:: Exercise description ::
Print the data exactly, leaving nothing out.
* * *
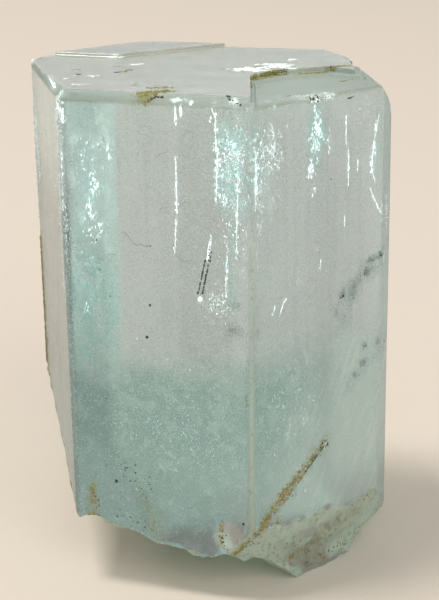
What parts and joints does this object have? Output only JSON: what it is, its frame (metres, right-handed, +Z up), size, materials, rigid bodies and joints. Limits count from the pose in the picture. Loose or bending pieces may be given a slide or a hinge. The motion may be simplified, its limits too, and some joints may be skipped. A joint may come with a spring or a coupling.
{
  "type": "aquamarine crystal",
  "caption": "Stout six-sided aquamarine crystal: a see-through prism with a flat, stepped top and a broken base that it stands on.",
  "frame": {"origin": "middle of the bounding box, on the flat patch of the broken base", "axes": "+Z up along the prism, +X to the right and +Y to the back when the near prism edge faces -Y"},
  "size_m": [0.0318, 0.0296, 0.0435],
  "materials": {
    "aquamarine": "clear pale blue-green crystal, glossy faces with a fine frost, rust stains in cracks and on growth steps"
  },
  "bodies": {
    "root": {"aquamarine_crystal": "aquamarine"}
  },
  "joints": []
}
* * *
:: Response below ::
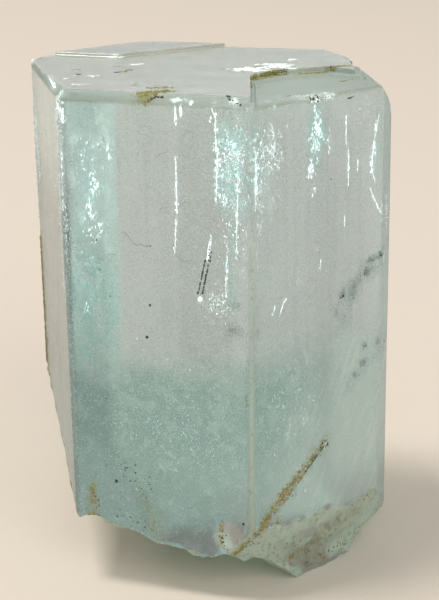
What parts and joints does this object have? Output only JSON: what it is, its frame (metres, right-handed, +Z up), size, materials, rigid bodies and joints. Limits count from the pose in the picture. Loose or bending pieces may be given a slide or a hinge. The motion may be simplified, its limits too, and some joints may be skipped. A joint may come with a spring or a coupling.
{
  "type": "aquamarine crystal",
  "caption": "Stout six-sided aquamarine crystal: a see-through prism with a flat, stepped top and a broken base that it stands on.",
  "frame": {"origin": "middle of the bounding box, on the flat patch of the broken base", "axes": "+Z up along the prism, +X to the right and +Y to the back when the near prism edge faces -Y"},
  "size_m": [0.0318, 0.0296, 0.0435],
  "materials": {
    "aquamarine": "clear pale blue-green crystal, glossy faces with a fine frost, rust stains in cracks and on growth steps"
  },
  "bodies": {
    "root": {"aquamarine_crystal": "aquamarine"}
  },
  "joints": []
}